Como reatar com a mãe natureza? 

A mudança é urgente: novas políticas têm de ser implementadas nos próximos 25 anos para reverter a tendência de afastamento. Do ponto de vista urbano, a transformação tem de ser profunda: as cidades devem tornar-se dez vezes mais verdes do que são hoje. É necessário criar parques com biodiversidade, corredores verdes funcionais e espaços públicos que incentivem o contacto diário com o mundo natural.

A escola também deve fazer parte desta mudança. E não apenas através de visitas esporádicas ao campo, mas com integração estruturada e regular da natureza no sistema educativo: por exemplo, através de aulas ao ar livre, hortas escolares, trilhos pedagógicos ou experiências sensoriais.

Uma outra estratégia será a de procurar multiplicar o tempo médio passado em contacto com a natureza. De acordo com Miles Richardson, as pessoas que vivem nas cidades do Reino Unido passam apenas quatro minutos e meio por dia em espaços verdes. Mais de 92% do seu tempo é passado em ambientes fechados ou dentro do carro.
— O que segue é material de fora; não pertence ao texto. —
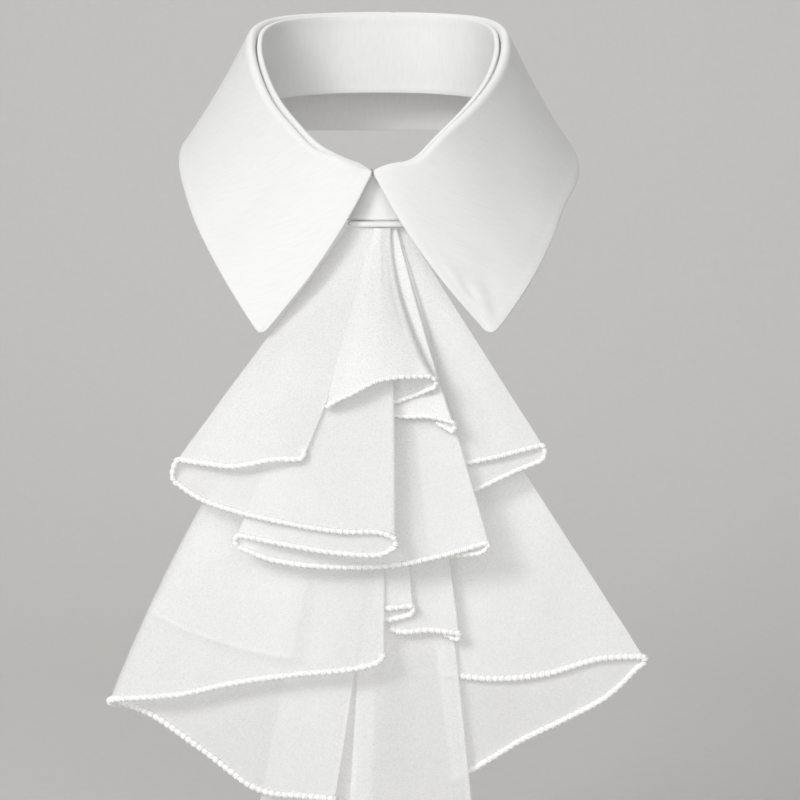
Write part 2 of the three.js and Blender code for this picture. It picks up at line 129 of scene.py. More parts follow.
# One node with its settings and inputs; an input that is another node's output becomes a link.
def addNode(tree, kind, settings=None, inputs=None):
    node = tree.nodes.new(kind)
    for name, value in (settings or {}).items():
        setattr(node, name, value)
    for name, value in (inputs or {}).items():
        if isinstance(value, bpy.types.NodeSocket):
            tree.links.new(value, node.inputs[name])
        else:
            node.inputs[name].default_value = value
    return node


def newMaterial(name):
    material = bpy.data.materials.new(name)
    material.use_nodes = True
    material.node_tree.nodes.clear()
    return material, material.node_tree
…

Passar para 40 a 45 minutos por dia em contacto com a natureza — seja num parque, num jardim, numa floresta ou à beira-rio –, seria suficiente para começar a reverter séculos de afastamento.

Recolocar a natureza no centro da vida humana é indispensável para travar a crise ambiental e restaurar o equilíbrio emocional e social das próximas gerações.

Em apenas 200 anos, a nossa ligação com a natureza caiu mais de 60%.